Dava, haksız rekabetin tespiti, men"i ve ref"i talebine ilişkindir. Mülga 6762 sayılı TTK"nın 56. maddesi uyarınca haksız rekabet, aldatıcı hareket veya hüsnüniyet kaidelerine aykırı sair suretlerle iktisadi rekabetin her türlü suistimalidir. Aynı Yasanın 57/3. maddesi hükmüne göre, kendi şahsi durumu, emtiası, iş mahsulleri, ticari faaliyeti veya ticari işleri hakkında yanlış veya yanıltıcı malumat vermek veyahut; üçüncü şahıslar hakkında aynı şekilde hareket etmek suretiyle rakiplerine nazaran onları üstün duruma getirmek haksız rekabet oluşturmaktadır. Böylece anılan Yasanın 56. maddesi ile hakime; çevreye, zamana ve günün ekonomik koşullarına intibak edebilen geniş ve değişik bir kıstas verilmiş bulunmaktadır. Yasanın amacı, ekonomik alanda doğruluk ve dürüstlük esaslarının ihlalini önlemek olup, bu husustaki genel kural Yasanın 56. maddesinde düzenlenmiştir.
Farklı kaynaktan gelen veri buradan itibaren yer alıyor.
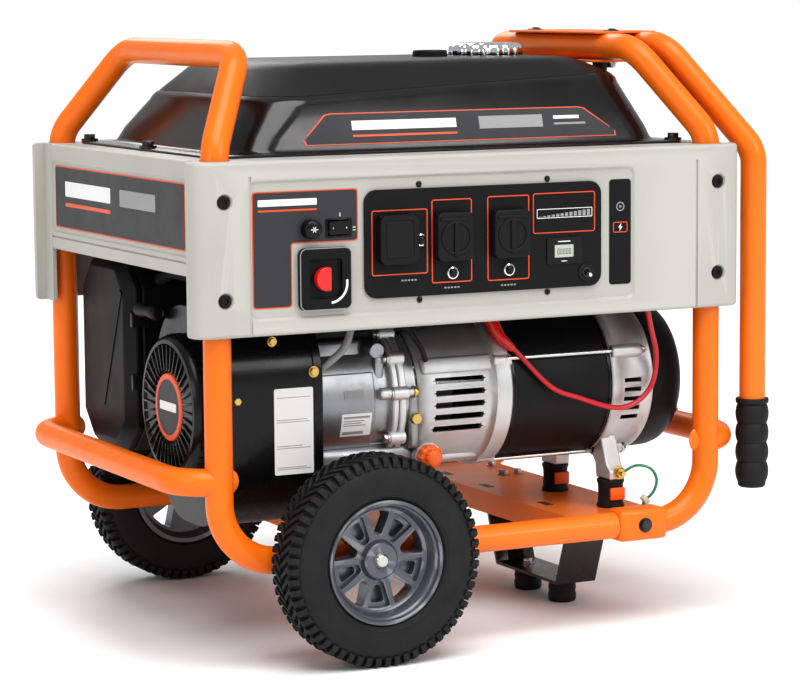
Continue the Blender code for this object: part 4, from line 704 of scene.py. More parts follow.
def make_clamps():
    """The plates that hold the handle against the right hoop, with their bolts, nuts and rubber stops."""
    near, far, half = 0.2416, 0.3304, 0.112
    top, bottom = 0.7062, 0.6710
    for name, low, high in (("top", top - 0.0028, top), ("bottom", bottom - 0.0025, bottom + 0.0005)):
        plate = piece(f"{name}_clamp", prism(rounded((near, -half), (far, half), 0.008), "Z", low, high),
                      "orange", replaces=[f"clamp_{name}_plate"])
        soften(plate, 0.0008, 2)
    head = [(0, 0.0033), (0.0040, 0.0031), (0.0065, 0.0022), (0.0080, 0.0010), (0.0098, 0.0008),
            (0.0098, -0.0005), (0, -0.0005)]
    stop = [(0, 0.6565), (0.0065, 0.6565), (0.0085, 0.6585), (0.0095, 0.6685), (0, 0.6685)]
    heads, nuts, stops = [], [], []
    for y in (-0.095, 0.095):
        heads += [turned(head, "Z", (0.274, y), 24, at=top), rod("Z", (0.274, y), 0.004, bottom, top, 12)]
        nuts += bolt("Z", (0.274, y), 0.011, bottom - 0.0025, -0.007)
        stops.append(turned(stop, "Z", (0.258, y), 20))
    piece("clamp_bolt_heads", heads, "black")
    piece("clamp_nuts", nuts, "steel")
    piece("clamp_stops", stops, "rubber")


# ---------------------------------------------------------------- covers
def cover_plan(side):
    """The cover seen from above: a round-cornered front, and pillars that step back to the side covers."""
    corners = rounded((-COVER_X, -COVER_Y), (COVER_X, COVER_Y), COVER_CORNER, 8)
    half = [point for point in corners if point[1] < 0]
    end, pillar, shelf, step = -0.216, -0.240, 0.290, -0.212
    plan = [(-SIDE_X, end), (-SIDE_X, pillar), (-COVER_X, pillar), *half, (COVER_X, pillar), (SIDE_X, pillar),
            (SIDE_X, end), (shelf, end), (shelf, step), (-shelf, step), (-shelf, end)]
    return [(x, -side * y) for x, y in plan]


def cover_hollow(side):
    """The cutter that leaves a cover one wall thick."""
    near, far, pillar, back = SIDE_X - COVER_WALL, COVER_X - COVER_WALL, -0.245, -0.108
    corners = rounded((-far, -COVER_Y + COVER_WALL), (far, COVER_Y - COVER_WALL), COVER_CORNER - COVER_WALL,
                      8)
    half = [point for point in corners if point[1] < pillar]
    plan = [(-near, back), (-near, pillar), *half, (near, pillar), (near, back)]
    return prism([(x, -side * y) for x, y in plan], "Z", COVER_LOW - 0.01, COVER_HIGH - COVER_WALL)


def ease(shape, wanted, width, segments=4):
    """Rounds the edges of a shape that a test picks out."""
    bmesh.ops.bevel(shape, geom=[edge for edge in shape.edges if wanted(*[v.co for v in edge.verts])],
                    offset=width, segments=segments, profile=0.5, affect="EDGES", clamp_overlap=False)
    return shape


def eased_cover(side):
    """The cover's solid with its top, bottom and pillar edges rounded."""
    shape = prism(cover_plan(side), "Z", COVER_LOW, COVER_HIGH)
    shape.verts.ensure_lookup_table()

    def outside(point):
        return abs(point.y) > 0.2405 or (abs(point.x) > 0.356 and abs(point.y) > 0.2395)

    def rim(a, b):
        return abs(a.z - b.z) < 0.0001 and outside(a) and outside(b)

    return ease(shape, rim, 0.0045)


def sunk_field(x0, x1, z0, z1, floor, face):
    """A cutter for a shallow field whose sides slope and round over."""
    out = math.copysign(0.012, face - floor)
    levels = ((floor, 0.0), (floor + (face - floor) * 0.25, 0.0008), (floor + (face - floor) * 0.75, 0.0024),
              (face + out * 0.02, 0.0042), (face + out, 0.0042))
    rings = []
    for y, grow in levels:
        plan = rounded((x0 - grow, z0 - grow), (x1 + grow, z1 + grow), 0.006 + grow, 5)
        rings.append([(x, y, z) for x, z in plan])
    return loft(rings)


def screw_seat(x, z, side):
    """The round pocket that a pillar screw sits in."""
    pocket = [(0, -0.0035), (0.0078, -0.0035), (0.0100, 0.0005), (0.0100, 0.01), (0, 0.01)]
    return turned(pocket, "Y", (x, z), 32, at=COVER_Y, side=side)


def make_cover(name, side):
    """The front or the back cover, hollowed and cut for the hoops, its screws, its field and the controls."""
    cover = piece(f"{name}_moulding", eased_cover(side), "grey",
                  replaces=[f"{name}_cover"])
    face = side * COVER_Y
    cutters = [cover_hollow(side)]
    for x in (-POST_X, POST_X):
        cutters.append(rod("Z", (x, side * POST_Y), TUBE + 0.0015, 0.560, 0.60, 40))
        cutters += [screw_seat(x, z, side) for z in SCREW_HEIGHTS]
    y0, y1 = sorted((face - side * 0.0012, face + side * 0.01))
    cutters += [block((x - 0.0016, y0, COVER_LOW - 0.01), (x + 0.0016, y1, 0.5560))
                for x in (-0.2900, 0.2900)]
    if side < 0:
        through = -0.28, -0.24
        cutters.append(sunk_field(-0.2880, 0.2013, 0.3985, 0.5485, FIELD_Y, -COVER_Y))
        for x0, x1, z0, z1 in ((-0.142, 0.1496, 0.4215, 0.528), ROCKER_HOLE):
            cutters.append(block((x0, through[0], z0), (x1, through[1], z1)))
        cutters.append(rod("Y", CHOKE, 0.005, *through, 20))
    else:
        cutters.append(sunk_field(-0.250, 0.250, 0.400, 0.548, -FIELD_Y, COVER_Y))
    carve(cover, cutters)
    soften(cover, 0.0012, 2, 50)
    level(cover)
    head = [(0, -0.0005), (0.0074, -0.0005), (0.0074, 0.0012), (0.0062, 0.0024), (0.0035, 0.0024),
            (0.0030, 0.0008), (0, 0.0008)]
    screws = [turned(head, "Y", (x, z), 28, at=COVER_Y - 0.0033, side=side)
              for x in (-POST_X, POST_X) for z in SCREW_HEIGHTS]
    piece(f"{name}_cover_screws", screws, "plastic")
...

Somut olayda, yeminli dinlenen tanıklar ...ve ..."ün beyanlarına göre davalı şirket çalışanlarının "Real işbirliği ile devremülk kazandınız", "..."tan tatil kazandınız, Real Market"ten yaptığınız alışveriş nedeniyle bunu kazandınız" diyerek tatil vaadinde bulundukları, hatta bu müşterilerin davacıya başvurarak, bu beyanların doğru olup olmadığını araştırdıkları anlaşılmış olup, TTK"nın 56. maddesindeki hüsnüniyet kaidelerine aykırı davranış gerçekleşmiştir. O halde mahkemece, davanın kabulüne karar vermek gerekirken, davanın yazılı şekilde reddi doğru görülmemiş, kararın bozulmasını gerektirmiştir.
SONUÇ:Yukarıda açıklanan nedenlerle davacı vekilinin temyiz itirazlarının kabulü ile kararın davacı yararına BOZULMASINA, ödediği temyiz peşin harcın isteği halinde temyiz edene iadesine, 19/12/2013 tarihinde oybirliğiyle karar verildi.